◆ THE REQUEST
In the material below, count the lines with the word "FreeCAD" and state that number only.

◆ MATERIAL FOR THIS EXERCISE
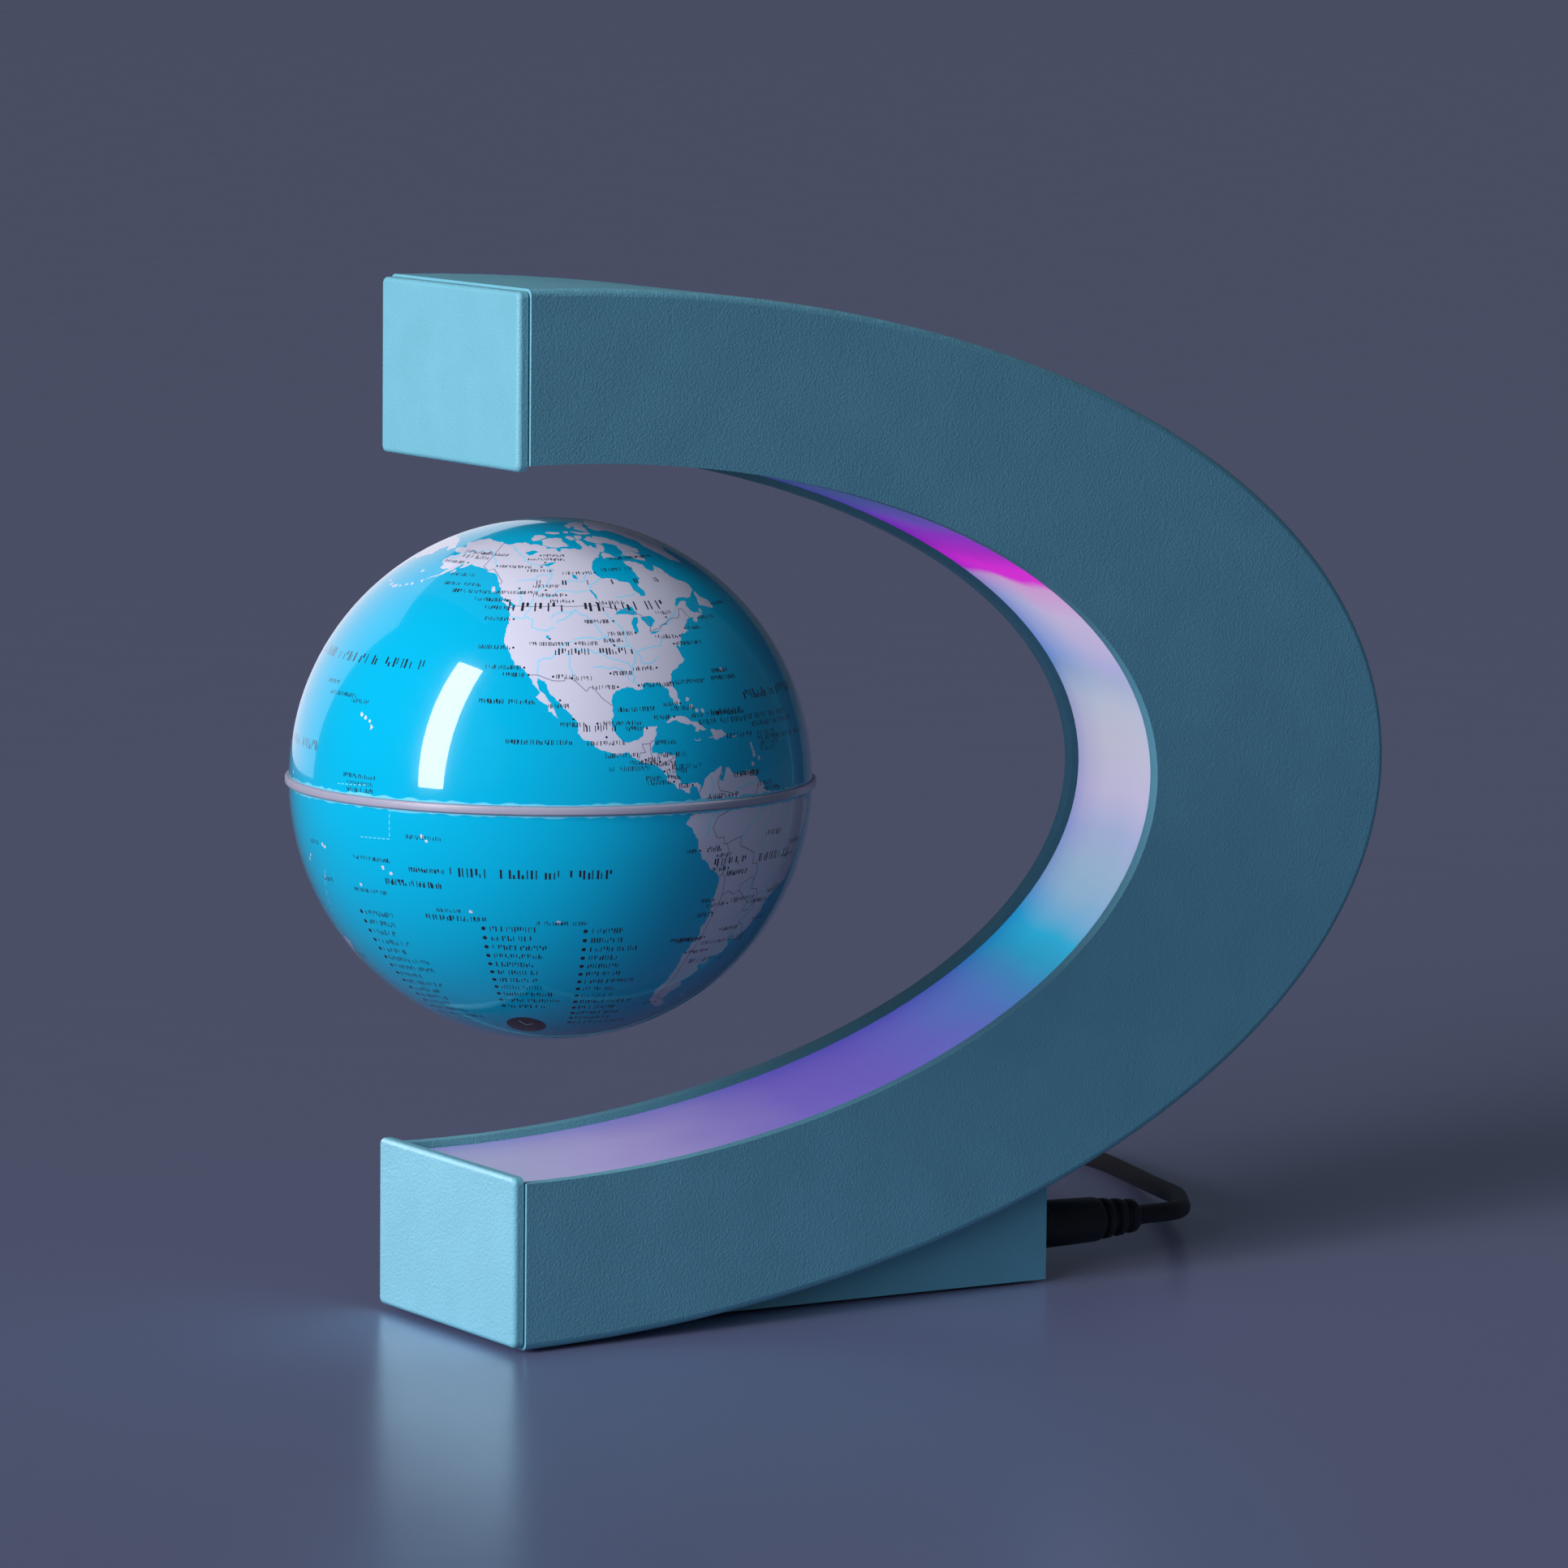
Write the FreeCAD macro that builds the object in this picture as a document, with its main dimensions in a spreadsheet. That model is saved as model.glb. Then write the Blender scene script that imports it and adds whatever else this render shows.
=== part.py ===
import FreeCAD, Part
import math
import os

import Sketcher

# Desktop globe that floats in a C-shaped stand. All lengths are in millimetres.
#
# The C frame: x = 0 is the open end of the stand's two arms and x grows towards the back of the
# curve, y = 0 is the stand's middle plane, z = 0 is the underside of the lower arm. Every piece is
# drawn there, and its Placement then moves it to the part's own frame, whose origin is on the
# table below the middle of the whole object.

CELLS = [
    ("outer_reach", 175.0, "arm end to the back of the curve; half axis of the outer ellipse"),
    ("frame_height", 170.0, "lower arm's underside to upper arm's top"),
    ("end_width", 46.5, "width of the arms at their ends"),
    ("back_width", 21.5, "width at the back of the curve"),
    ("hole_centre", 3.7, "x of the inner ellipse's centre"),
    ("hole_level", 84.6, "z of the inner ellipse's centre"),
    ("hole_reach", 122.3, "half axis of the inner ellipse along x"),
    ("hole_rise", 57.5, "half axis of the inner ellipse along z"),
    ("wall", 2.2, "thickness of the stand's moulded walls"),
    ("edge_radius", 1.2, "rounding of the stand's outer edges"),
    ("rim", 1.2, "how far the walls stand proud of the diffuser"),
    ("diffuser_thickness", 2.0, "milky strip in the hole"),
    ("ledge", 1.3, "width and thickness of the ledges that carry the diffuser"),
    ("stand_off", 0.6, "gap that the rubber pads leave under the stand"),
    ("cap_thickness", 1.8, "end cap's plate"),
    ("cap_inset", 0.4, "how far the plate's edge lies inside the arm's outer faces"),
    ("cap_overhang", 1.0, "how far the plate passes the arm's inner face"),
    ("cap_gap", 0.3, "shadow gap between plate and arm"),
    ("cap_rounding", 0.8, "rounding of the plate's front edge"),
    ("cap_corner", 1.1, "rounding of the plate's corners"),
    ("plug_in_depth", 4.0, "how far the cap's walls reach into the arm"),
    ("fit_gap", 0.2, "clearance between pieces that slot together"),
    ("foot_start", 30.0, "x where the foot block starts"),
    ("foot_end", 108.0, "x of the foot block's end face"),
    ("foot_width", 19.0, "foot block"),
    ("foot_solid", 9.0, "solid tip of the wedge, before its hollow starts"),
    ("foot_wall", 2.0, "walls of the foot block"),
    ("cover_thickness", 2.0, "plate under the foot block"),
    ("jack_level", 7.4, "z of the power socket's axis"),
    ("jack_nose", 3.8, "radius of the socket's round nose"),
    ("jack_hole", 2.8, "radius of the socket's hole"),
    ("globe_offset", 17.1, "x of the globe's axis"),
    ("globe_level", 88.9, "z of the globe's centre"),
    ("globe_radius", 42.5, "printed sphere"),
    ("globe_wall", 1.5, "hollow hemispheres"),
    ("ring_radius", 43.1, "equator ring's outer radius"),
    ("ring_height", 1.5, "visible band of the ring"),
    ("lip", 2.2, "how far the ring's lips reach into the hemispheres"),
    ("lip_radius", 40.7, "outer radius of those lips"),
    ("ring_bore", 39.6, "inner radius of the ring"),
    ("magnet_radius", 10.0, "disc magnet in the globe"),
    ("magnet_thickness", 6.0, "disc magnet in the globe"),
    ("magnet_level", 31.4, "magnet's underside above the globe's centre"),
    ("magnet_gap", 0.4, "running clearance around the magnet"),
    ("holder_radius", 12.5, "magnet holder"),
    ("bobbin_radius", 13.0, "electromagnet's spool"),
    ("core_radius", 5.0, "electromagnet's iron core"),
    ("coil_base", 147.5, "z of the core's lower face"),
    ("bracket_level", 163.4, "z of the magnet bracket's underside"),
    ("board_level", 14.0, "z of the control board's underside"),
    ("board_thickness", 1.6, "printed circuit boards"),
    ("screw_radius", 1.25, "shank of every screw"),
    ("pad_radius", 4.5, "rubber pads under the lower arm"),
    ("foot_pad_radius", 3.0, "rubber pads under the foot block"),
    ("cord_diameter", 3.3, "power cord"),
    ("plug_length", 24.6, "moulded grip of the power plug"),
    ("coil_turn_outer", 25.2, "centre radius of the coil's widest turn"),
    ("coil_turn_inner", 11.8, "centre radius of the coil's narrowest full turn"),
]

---

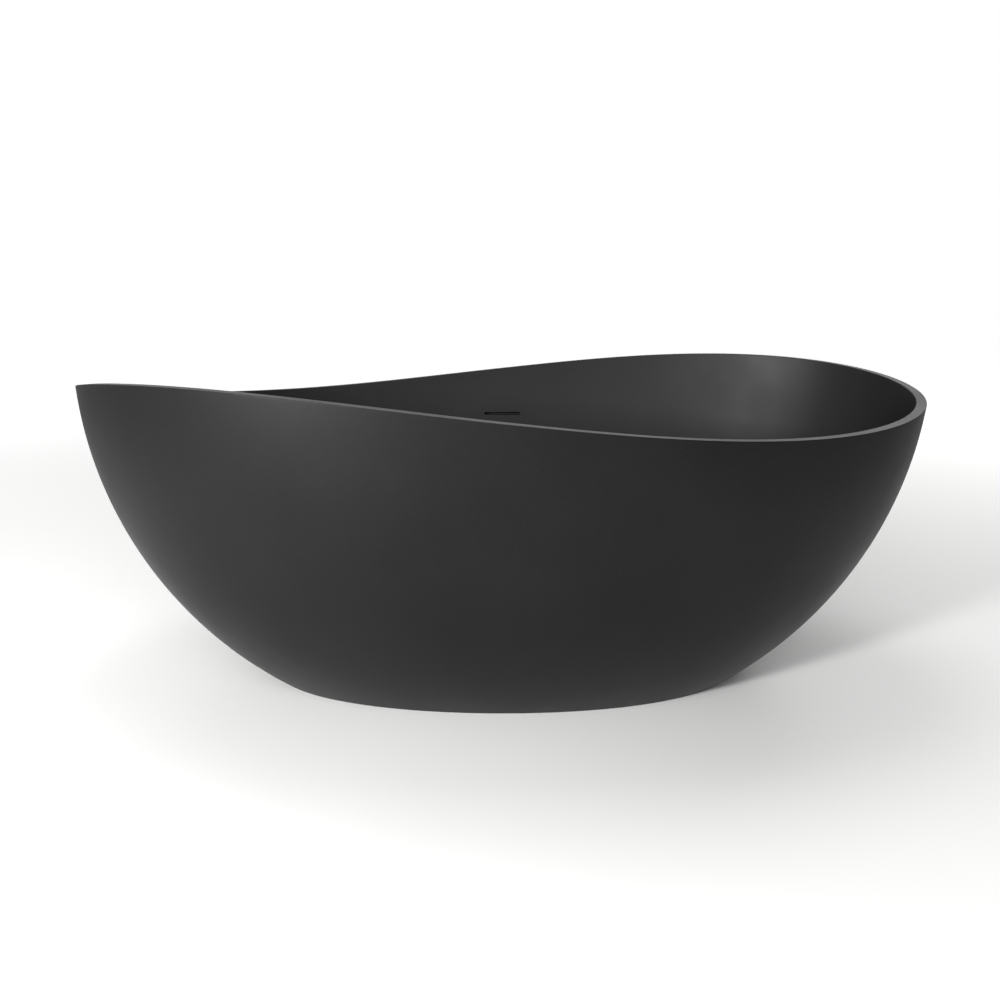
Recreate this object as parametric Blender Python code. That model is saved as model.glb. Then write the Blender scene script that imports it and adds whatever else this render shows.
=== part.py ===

◆ RESULT OF THE TASK
2